Ex was supposed to be taking the children out this morning, and basically looking after ds2 all day until teatime. He has flounced off in a huff because when I got out of bed, the children were here, in pyjamas, and there was a microwave meal in the microwave for them to share.

And he was supposed to take them out. And he was making out that the microwave meal was their 'hot dinner' for the day so he could give ds2 something cold later (when I have taken ds1 out). no veg, no potatoes, nothing, just this microwaved fish pie between them.

He said he was going to take them out so I could do some FUCKING house work - and he says I wasn't doing housework, I was sleeping, so he didn't bother.

NOT THE FUCKING POINT.

Now he has flounced out because I pointed out that there was bread,in the bread bin where it always is, and that he obviously didn't look for it if he has come to the conclusion that 'there's no bread'.

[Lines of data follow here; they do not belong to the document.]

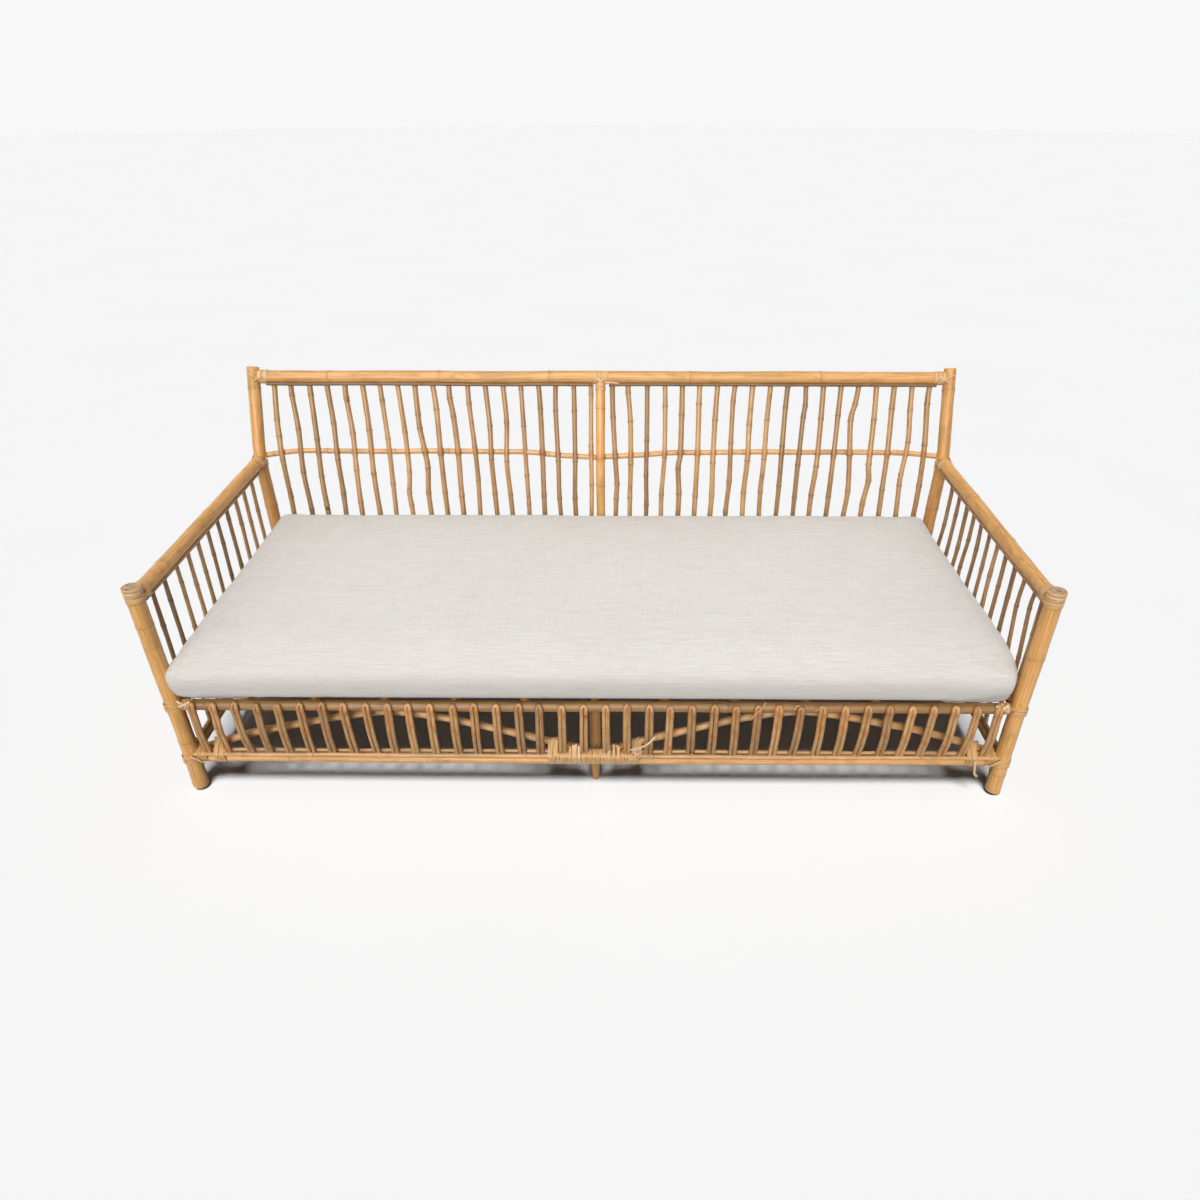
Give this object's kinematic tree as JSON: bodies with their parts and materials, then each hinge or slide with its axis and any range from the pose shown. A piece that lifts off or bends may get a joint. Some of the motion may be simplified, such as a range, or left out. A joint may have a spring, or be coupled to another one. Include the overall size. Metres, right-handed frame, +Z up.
{
  "type": "daybed",
  "caption": "Rattan daybed with a leaning cane back, open cane arms, a low cane apron with arched braces, cane-bound joints and a loose linen mattress.",
  "frame": {"origin": "on the floor, under the middle of the bounding box", "axes": "+X along the length, towards the right-hand arm as seen from the open front; +Y from the open front to the back; +Z up"},
  "size_m": [2.0054, 0.9353, 0.7848],
  "materials": {
    "rattan_pole": "satin",
    "rattan_cane": "satin",
    "cane_binding": "matte",
    "linen_cover": "matte"
  },
  "bodies": {
    "frame": {"arch_brace_left": "rattan_cane", "arch_brace_right": "rattan_cane", "arm_canes_left": "rattan_cane", "arm_canes_right": "rattan_cane", "arm_end_binding_left": "cane_binding", "arm_end_binding_right": "cane_binding", "arm_rail_left": "rattan_pole", "arm_rail_right": "rattan_pole", "back_apron_canes": "rattan_cane", "back_bottom_rail": "rattan_pole", "back_canes_left": "rattan_cane", "back_canes_right": "rattan_cane", "back_post_left": "rattan_pole", "back_post_right": "rattan_pole", "back_seat_rail": "rattan_pole", "back_top_rail": "rattan_pole", "centre_back_leg": "rattan_pole", "centre_back_post": "rattan_pole", "centre_binding_inner_left": "cane_binding", "centre_binding_inner_right": "cane_binding", "centre_binding_outer_left": "cane_binding", "centre_binding_outer_right": "cane_binding", "centre_front_leg": "rattan_pole", "corner_binding_inner_left": "cane_binding", "corner_binding_inner_right": "cane_binding", "corner_binding_outer_left": "cane_binding", "corner_binding_outer_right": "cane_binding", "front_apron_canes": "rattan_cane", "front_bottom_rail": "rattan_pole", "front_post_left": "rattan_pole", "front_post_right": "rattan_pole", "front_seat_rail": "rattan_pole", "post_top_binding_left": "cane_binding", "post_top_binding_right": "cane_binding", "seat_pole_01": "rattan_pole", "seat_pole_02": "rattan_pole", "seat_pole_03": "rattan_pole", "seat_pole_04": "rattan_pole", "seat_pole_05": "rattan_pole", "seat_pole_06": "rattan_pole", "seat_pole_07": "rattan_pole", "seat_pole_08": "rattan_pole", "seat_pole_09": "rattan_pole", "seat_pole_10": "rattan_pole", "seat_pole_11": "rattan_pole", "seat_rail_binding_left": "cane_binding", "seat_rail_binding_right": "cane_binding", "side_apron_canes_left": "rattan_cane", "side_apron_canes_right": "rattan_cane", "side_bottom_rail_left": "rattan_pole", "side_bottom_rail_right": "rattan_pole", "side_seat_rail_left": "rattan_pole", "side_seat_rail_right": "rattan_pole", "top_rail_binding_centre": "cane_binding", "top_rail_binding_left": "cane_binding", "top_rail_binding_right": "cane_binding"},
    "mattress": {"mattress": "linen_cover"}
  },
  "joints": [
    {"name": "mattress_lift", "type": "slide", "parent": "frame", "child": "mattress", "axis": [0, 0, 1], "range_m": [0, 0.5]}
  ]
}
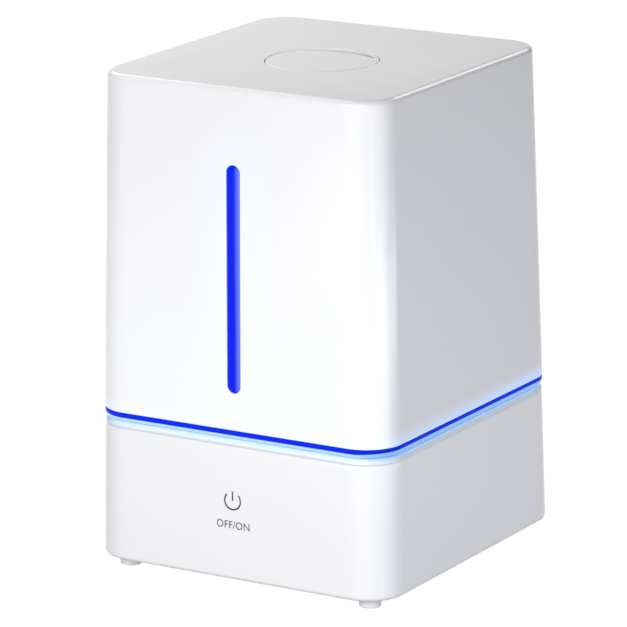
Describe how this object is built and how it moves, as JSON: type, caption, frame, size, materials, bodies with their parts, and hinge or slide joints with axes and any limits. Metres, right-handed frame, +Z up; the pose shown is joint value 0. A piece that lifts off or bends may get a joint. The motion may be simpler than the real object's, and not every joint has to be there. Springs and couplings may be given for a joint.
{
  "type": "cool mist humidifier",
  "caption": "Square tapered table-top cool mist humidifier: lift-off water tank with a lit window slot, lit ring, round mist nozzle and touch control.",
  "frame": {"origin": "centre of the square outline, on the floor under the feet", "axes": "+Z up through the tank; -Y towards the face with the tall window and the touch control; +X to the right of that face as a person facing it sees it"},
  "size_m": [0.187, 0.1942, 0.2765],
  "materials": {
    "white_shell": "glossy moulded white",
    "white_inner": "satin moulded white",
    "white_foot": "soft matt white",
    "lit_blue": "clear glossy, lit blue from inside",
    "clear_guide": "clear polished",
    "clear_tube": "satin translucent",
    "seal_rubber": "soft translucent grey",
    "valve_rubber": "soft black",
    "foam": "fine closed-cell foam",
    "steel": "bright zinc plated",
    "spring_steel": "drawn wire",
    "aluminium": "bare",
    "piezo_metal": "plated disc",
    "copper_winding": "enamelled copper",
    "bronze_sleeve": "sintered",
    "black_plastic": "satin",
    "board_green": "lacquered board",
    "board_white": "lacquered board",
    "led_white": "small lamps",
    "magnet_grey": "sintered magnet"
  },
  "bodies": {
    "base": {"air_duct": "white_inner", "air_hood": "white_inner", "base_gasket": "seal_rubber", "base_housing": "white_shell", "basin_deck": "white_inner", "board_capacitors": "aluminium", "board_coil": "copper_winding", "board_heatsink": "aluminium", "board_screws": "steel", "bottom_cover": "white_inner", "clamp_screws": "steel", "cover_screws": "steel", "dc_inlet": "black_plastic", "driver_board": "board_green", "fan_bearing": "bronze_sleeve", "fan_frame": "black_plastic", "fan_screws": "steel", "fan_stator": "copper_winding", "float_keeper": "white_inner", "float_sensor_board": "board_green", "foot_front_left": "white_foot", "foot_front_right": "white_foot", "foot_rear_left": "white_foot", "foot_rear_right": "white_foot", "light_leds": "led_white", "light_ring": "lit_blue", "light_strip": "board_white", "mist_guide": "white_inner", "touch_board": "board_green", "touch_spring": "spring_steel", "transducer_clamp": "aluminium", "transducer_disc": "piezo_metal", "transducer_seal": "valve_rubber"},
    "float": {"float_body": "foam", "float_magnet": "magnet_grey"},
    "fan_rotor": {"fan_impeller": "black_plastic", "fan_shaft": "steel"},
    "tank": {"tank_shell": "white_shell", "tank_base": "clear_tube", "mist_chimney": "clear_tube", "chimney_seal": "seal_rubber", "window_lens": "lit_blue", "window_gasket": "seal_rubber", "light_pipe": "clear_guide"},
    "tank_cap": {"tank_cap": "white_inner", "cap_gasket": "seal_rubber", "valve_cage": "white_inner", "valve_spring": "spring_steel"},
    "valve": {"valve_stem": "white_inner", "valve_seal": "valve_rubber"},
    "nozzle_base": {"nozzle_base": "white_inner"},
    "nozzle": {"nozzle_cap": "white_shell"}
  },
  "joints": [
    {"name": "tank_lift", "type": "slide", "parent": "base", "child": "tank", "axis": [0, 0, 1], "range_m": [0, 0.12]},
    {"name": "nozzle_lift", "type": "slide", "parent": "tank", "child": "nozzle_base", "axis": [0, 0, 1], "range_m": [0, 0.04]},
    {"name": "nozzle_turn", "type": "hinge", "parent": "nozzle_base", "child": "nozzle", "pos_m": [0, 0, 0.268], "axis": [0, 0, 1], "continuous": true},
    {"name": "cap_turn", "type": "hinge", "parent": "tank", "child": "tank_cap", "pos_m": [-0.042, 0, 0.083], "axis": [0, 0, 1], "range_deg": [0, 40]},
    {"name": "valve_rise", "type": "slide", "parent": "tank_cap", "child": "valve", "axis": [0, 0, 1], "range_m": [0, 0.004], "stiffness_N_per_m": 250, "springref_m": -0.003, "deforming": ["valve_spring"]},
    {"name": "float_rise", "type": "slide", "parent": "base", "child": "float", "axis": [0, 0, 1], "range_m": [0, 0.009]},
    {"name": "fan_spin", "type": "hinge", "parent": "base", "child": "fan_rotor", "pos_m": [0.056, 0, 0.07], "axis": [0, 0, 1], "continuous": true}
  ]
}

So now I can't take ds1 swimming as I had planned to, because he was supposed to be looking after ds2. Ds1 is upset that he stormed out in a huff, shouting and raging, I am pissed off with the casual 'don't bother me with the details now' lying about things to do with my children, ds2 won't go down for a nap because he thought daddy was going to take him out, I desperately need to get some housework done, things I struggle to do with both kids cluttering round my feet, and I am really strongly considering making this all legal, some how.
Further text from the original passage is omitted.